● DIRECTIVE
Write out exactly the lines of the entries below from the one holding "What OpenSCAD source" to the one holding "up the slope.", inclusive, and leave out all other lines.
>> begin SOURCE DATA
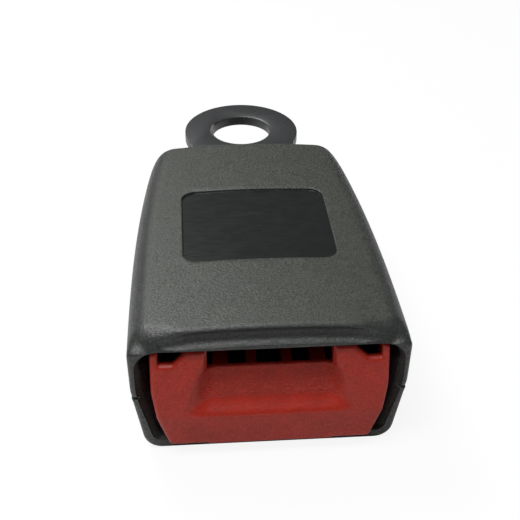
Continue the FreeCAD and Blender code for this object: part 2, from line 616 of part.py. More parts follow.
def buckle_frame():
    """The pressed steel channel that carries the load, open downwards."""
    inner_bend = FRAME_BEND_RADIUS - FRAME_THICKNESS
    channel = [
        (-FRAME_HALF_WIDTH, FRAME_FOOT, 0.0),
        (-CHANNEL_HALF_WIDTH, FRAME_FOOT, 0.0),
        (-CHANNEL_HALF_WIDTH, BASE_UNDERSIDE, inner_bend),
        (CHANNEL_HALF_WIDTH, BASE_UNDERSIDE, inner_bend),
        (CHANNEL_HALF_WIDTH, FRAME_FOOT, 0.0),
        (FRAME_HALF_WIDTH, FRAME_FOOT, 0.0),
        (FRAME_HALF_WIDTH, BASE_TOP, FRAME_BEND_RADIUS),
        (-FRAME_HALF_WIDTH, BASE_TOP, FRAME_BEND_RADIUS),
    ]
    frame = front_prism(channel, FRAME_START, FRAME_END)
    side_view = [
        (FRAME_START - 1.0, REACH, 0.0),
        (FRAME_START - 1.0, SHELF_TOP - 3.0, 0.0),
        (FRAME_START, SHELF_TOP - 3.0, 0.0),
        (FRAME_START + 5.0, FRAME_FOOT, 2.0),
        (FRAME_WALL_END, FRAME_FOOT, 3.0),
        (FRAME_WALL_END, BASE_UNDERSIDE, 0.0),
        (REACH + FRAME_END, BASE_UNDERSIDE, 0.0),
        (REACH + FRAME_END, REACH, 0.0),
    ]
    frame = frame.common(side_prism(side_view, -REACH, REACH))
    plan_view = [
        (-REACH, -REACH, 0.0),
        (REACH, -REACH, 0.0),
        (REACH, FRAME_WALL_END, 0.0),
        (FRAME_HALF_WIDTH, FRAME_WALL_END, 0.0),
        (FRAME_HALF_WIDTH, FRAME_END, 2.5),
        (-FRAME_HALF_WIDTH, FRAME_END, 2.5),
        (-FRAME_HALF_WIDTH, FRAME_WALL_END, 0.0),
        (-REACH, FRAME_WALL_END, 0.0),
    ]
    frame = frame.common(plate(plan_view, -REACH, REACH))

    slot_corners = [
        (-EJECTOR_SLOT_HALF_WIDTH, EJECTOR_SLOT_START, 1.0),
        (EJECTOR_SLOT_HALF_WIDTH, EJECTOR_SLOT_START, 1.0),
        (EJECTOR_SLOT_HALF_WIDTH, EJECTOR_SLOT_END, 0.5),
        (-EJECTOR_SLOT_HALF_WIDTH, EJECTOR_SLOT_END, 0.5),
    ]
    frame = frame.cut(plate(slot_corners, BASE_UNDERSIDE - 1.0, BASE_TOP + 1.0))
    spring_tab = box(-0.9, 0.9, EJECTOR_SLOT_END - PEG_LENGTH, EJECTOR_SLOT_END + 0.2, BASE_UNDERSIDE, BASE_UNDERSIDE + 1.2)
    frame = frame.fuse(spring_tab)

    slot_radius = RELEASE_PIN_RADIUS + PIN_SLOT_CLEARANCE
    first = RELEASE_PIN_Y - slot_radius
    last = RELEASE_PIN_Y + BUTTON_TRAVEL + slot_radius
    pin_slot = [
        (first, RELEASE_PIN_Z - slot_radius, slot_radius - 0.01),
        (last, RELEASE_PIN_Z - slot_radius, slot_radius - 0.01),
        (last, RELEASE_PIN_Z + slot_radius, slot_radius - 0.01),
        (first, RELEASE_PIN_Z + slot_radius, slot_radius - 0.01),
    ]
    frame = frame.cut(side_prism(pin_slot, -REACH, REACH))
    frame = frame.cut(rod(PIVOT_RADIUS, 2 * REACH, Vector(-REACH, PIVOT_Y, PIVOT_Z), Vector(1, 0, 0)))
    for x in (-RIVET_SPACING / 2.0, RIVET_SPACING / 2.0):
        frame = frame.cut(rivet_body(x))
    return frame.removeSplitter()


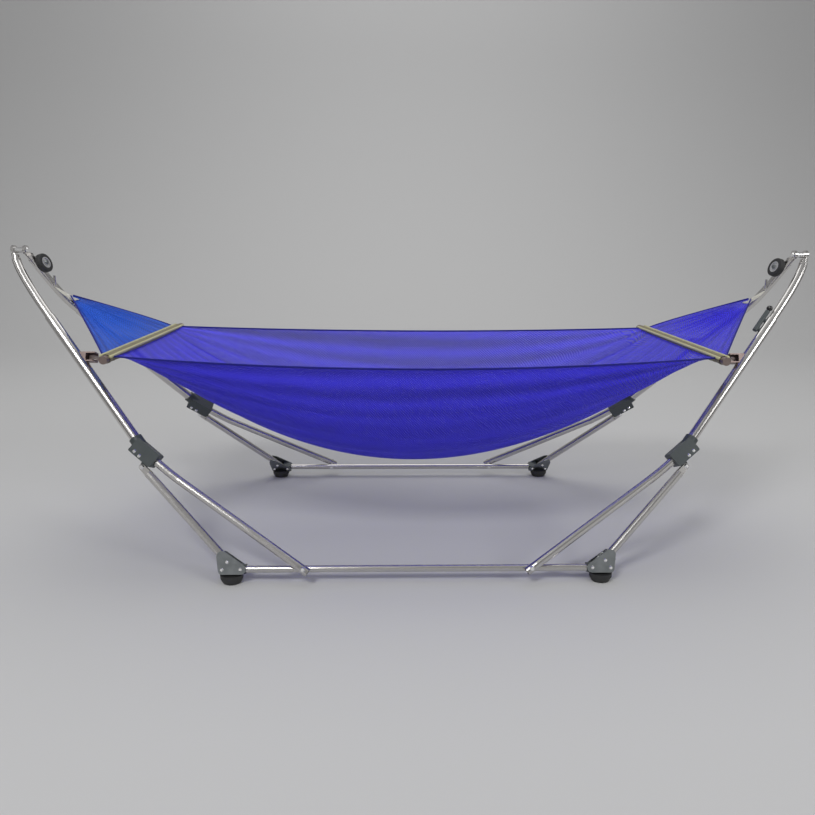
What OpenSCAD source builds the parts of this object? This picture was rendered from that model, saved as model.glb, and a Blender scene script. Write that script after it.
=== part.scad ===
// Hammock hung in a folding tube stand.
// Row frame: X along the hammock, Y across, Z up, floor at z = 0. Millimetres.
// The two sides of the stand are flat frames that lean together and meet at a
// head pin at each end. Each side is drawn flat: x along, z up the slope.

/* [Stand] */
// head pins' height over the floor
head_height = 905; // [700:1100]
// half the distance between the two rails
rail_half_gap = 410; // [300:520]
// rail axis over the floor
rail_height = 40; // [34:60]
// foot's distance from the middle
foot_x = 532; // [420:640]
// brace pin's distance from the middle
brace_pin_x = 322; // [200:400]
// collar's distance from the middle
collar_x = 790; // [680:860]
// collar's height up the slope
collar_v = 330; // [260:400]
// top of the large leg tube, from the middle
step_x = 1106; // [1000:1150]
// top of the large leg tube, up the slope
step_v = 743; // [650:790]
// middle of the head, from the middle
head_x = 1218; // [1180:1300]
// how far each arm's eye stands off the head's middle
eye_offset = 17.5; // [16:24]

/* [Tubes] */
leg_od = 30; // [26:34]
leg_wall = 2.4; // [1:3]
arm_od = 25; // [20:28]
strut_od = 24; // [18:28]
brace_od = 24; // [18:28]
rail_od = 20; // [16:25]
bar_od = 20; // [16:25]
link_od = 12; // [10:16]
wall = 1.2; // [0.8:2]

/* [Wheels] */
wheel_r = 29; // [22:32]
wheel_width = 18; // [12:20]
hub_r = 17; // [12:20]
stud_r = 4; // [3:6]

/* [Bed] */
bar_half = 320; // [240:360]
bar_x = 856; // [780:900]
bar_z = 625; // [560:700]
link_v = 600; // [520:660]
bed_half_mid = 350; // [280:400]
bed_depth = 365; // [200:420]
sleeve_wall = 3.5; // [2:5]
net_t = 3; // [2:5]
apex_x = 1078; // [1020:1110]
apex_z = 766; // [700:800]

/* [Hidden] */
$fn = 24;

tilt = atan(rail_half_gap / (head_height - rail_height));
vh = (head_height - rail_height) / cos(tilt);
// heights follow the side's height, which is drawn_vh for the sizes above
drawn_vh = 865 / cos(atan(410 / 865));
rise = vh / drawn_vh;
pin_r = 4;            // rivets that turn nothing, and the head pin
fit = 0.05;           // running clearance on a radius
seat = 0.1;           // clearance of a seated piece
rivet_r = 3;
plate = 2.5;

C = [collar_x, collar_v * rise];
S = [step_x, step_v * rise];
function unit(v) = v / norm(v);
function perp(v) = [-v.y, v.x];
function cross2(a, b) = a.x * b.y - a.y * b.x;
function p3(p, y = 0) = [p.x, y, p.y];

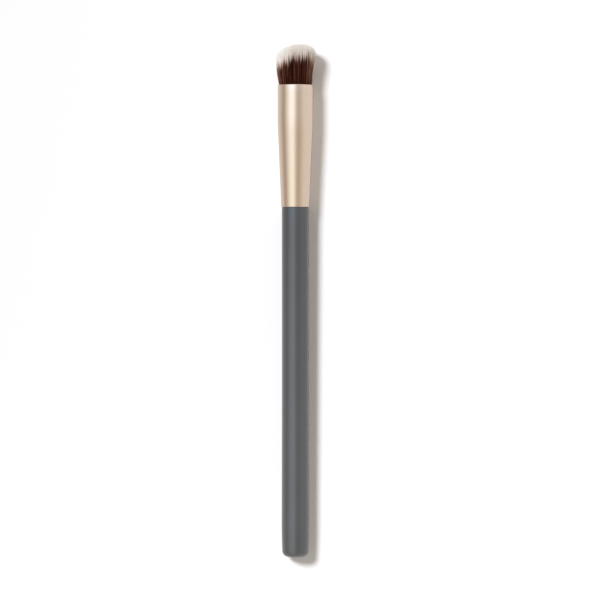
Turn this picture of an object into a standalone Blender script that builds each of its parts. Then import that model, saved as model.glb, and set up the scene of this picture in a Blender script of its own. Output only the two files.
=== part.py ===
"""A concealer brush lying on its side, as three glued-up pieces and the glue and thread that hold them.

A lacquered wooden handle ends in a tenon. A tapered aluminium ferrule covers the tenon and holds a slanted
tuft of two-tone bristles at its other end. Lengths are metres. Every piece is drawn round the brush's own
axis, which runs along +Y from the butt of the handle at 0 to the bristle tips, and one empty then sets the
brush down on the ferrule with its middle over the origin.
"""

import math
import random

import bmesh
import bpy

# The handle, from its butt to the shoulder that meets the ferrule
HANDLE_LENGTH = 0.1047
SHOULDER_RADIUS = 0.00405
SHOULDER_ROUND = 0.00015
SWELL_RADIUS = 0.00409
SWELL_FROM_BUTT = 0.010
WAIST_RADIUS = 0.00402
WAIST_FROM_BUTT = 0.075
BUTT_RIM_RADIUS = 0.00392
BUTT_RIM_HEIGHT = 0.0019
BUTT_FLAT_RADIUS = 0.0018

# The tenon on the end of the handle, thick at its root and turned down for the glue
TENON_LENGTH = 0.013
TENON_SEAT_RADIUS = 0.00366
TENON_SEAT_LENGTH = 0.0040
TENON_NECK_RADIUS = 0.0031
TENON_CHAMFER = 0.0004

# The ferrule, whose straight mouth bends into a long taper
FERRULE_LENGTH = 0.0366
FERRULE_MOUTH_RADIUS = 0.00533
FERRULE_BASE_RADIUS = 0.00427
FERRULE_WALL = 0.0003
FERRULE_LIP_ROUND = 0.0001
BEND_DEPTH = 0.0114
BEND_HALF_LENGTH = 0.0025

# Clearances
SEAM_GAP = 0.0003
GLUE_GAP = 0.0003

# The bristles' roots, set in a slice of resin just inside the mouth, with a thread round them
ROOT_DEPTH = 0.0010
ROOT_SLICE_LENGTH = 0.0085
TIE_FROM_ROOT_FACE = 0.0045
TIE_WIDTH = 0.0012
TIE_THICKNESS = 0.0005

# The glue behind the roots and round the tenon
PLUG_LENGTH = 0.0065
PLUG_DISH_DEPTH = 0.0006
PLUG_DISH_RIM = 0.0005
SLEEVE_LENGTH = 0.0070

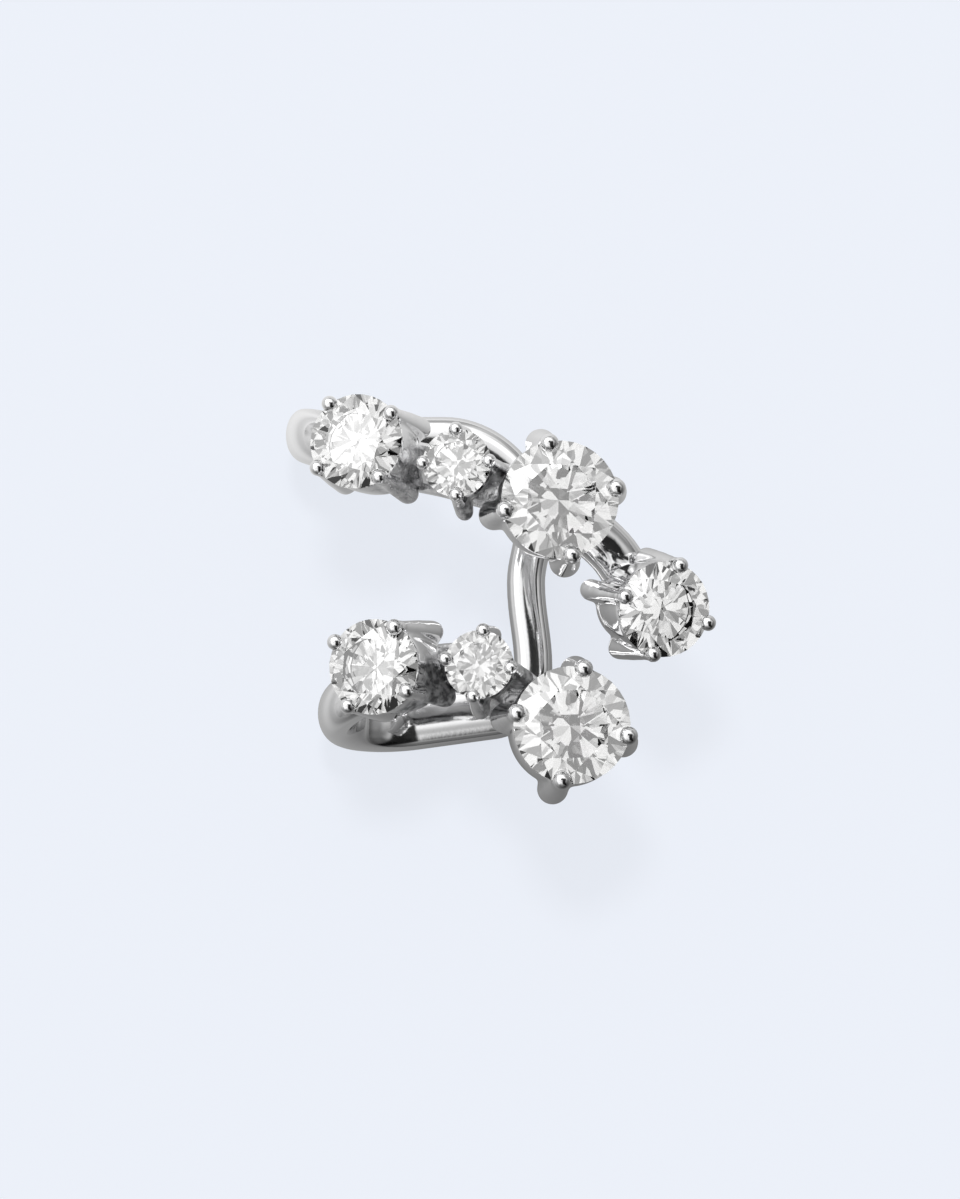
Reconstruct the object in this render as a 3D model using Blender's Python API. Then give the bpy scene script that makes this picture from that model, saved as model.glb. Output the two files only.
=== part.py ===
"""An ear cuff of polished silver: one band bent into two hairpin loops that clasp
the rim of the ear, with seven round brilliant stones in claw settings on its front.
It lies with its stones up, on the flat undersides of its back legs. Metres, +Z up,
+X from the bends of the loops to the open mouth. The origin is under the middle."""

import math
from collections import namedtuple

import bmesh
import bpy
from mathutils import Matrix, Vector

# The cut stones, across the girdle
LARGE_STONE = 0.0040
MEDIUM_STONE = 0.00325
SMALL_STONE = 0.00235

# How high each girdle stands over the foot of its basket
LARGE_RISE = 0.0028
MEDIUM_RISE = 0.0034
SMALL_RISE = 0.0022

# The ball at the tip of each claw, and the foot of the claw, across
LARGE_BALL = 0.00066
MEDIUM_BALL = 0.00057
SMALL_BALL = 0.00052
LARGE_FOOT = 0.0011
MEDIUM_FOOT = 0.00078
SMALL_FOOT = 0.00064

# How far the foot of a claw stands outside its ball
LARGE_SPLAY = 0.00013
MEDIUM_SPLAY = 0.00003
SMALL_SPLAY = 0.00020

# The band
BAND_THICK = 0.0012
ARM_WIDTH = 0.0017
TIP_WIDTH = 0.00178
LOOP_WIDTH = 0.0021
BAR_WIDTH = 0.0013
EDGE_ROUND = 0.0005

# The clasp: what holds the ear
CHANNEL = 0.0053
LEG_SPREAD = 0.00935
UPPER_REACH = 0.0082
LOWER_REACH = 0.0071
TIP_HEIGHT = 0.0031
BEND_LENGTH = 0.0028
TOP_CORNER = 0.0028
LOW_CORNER = 0.0014
BAR_BOW = 0.00025

# How far each bend stands toward -Y of its leg, and how far the lower leg climbs
# toward +Y on its way to the bar
UPPER_LEAN = -0.0001
LOWER_LEAN = 0.0001
LOWER_SLANT = 0.00035

# Where the large stones stand: from the bar, and from the middle of their own leg
UPPER_ALONG = 0.00113
UPPER_ACROSS = -0.00304
LOWER_ALONG = 0.00153
LOWER_ACROSS = -0.00138
ARM_BOW = 0.00035
BOW_SHARE = 0.44
END_ASIDE = 0.0006

# The gaps between the girdles, along the rows from the bend to the mouth
UPPER_FIRST_GAP = 0.00077
UPPER_SECOND_GAP = 0.00063
UPPER_END_GAP = 0.00154
LOWER_FIRST_GAP = 0.00083
LOWER_SECOND_GAP = 0.00070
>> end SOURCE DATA
● CORRECT OUTPUT
What OpenSCAD source builds the parts of this object? This picture was rendered from that model, saved as model.glb, and a Blender scene script. Write that script after it.
=== part.scad ===
// Hammock hung in a folding tube stand.
// Row frame: X along the hammock, Y across, Z up, floor at z = 0. Millimetres.
// The two sides of the stand are flat frames that lean together and meet at a
// head pin at each end. Each side is drawn flat: x along, z up the slope.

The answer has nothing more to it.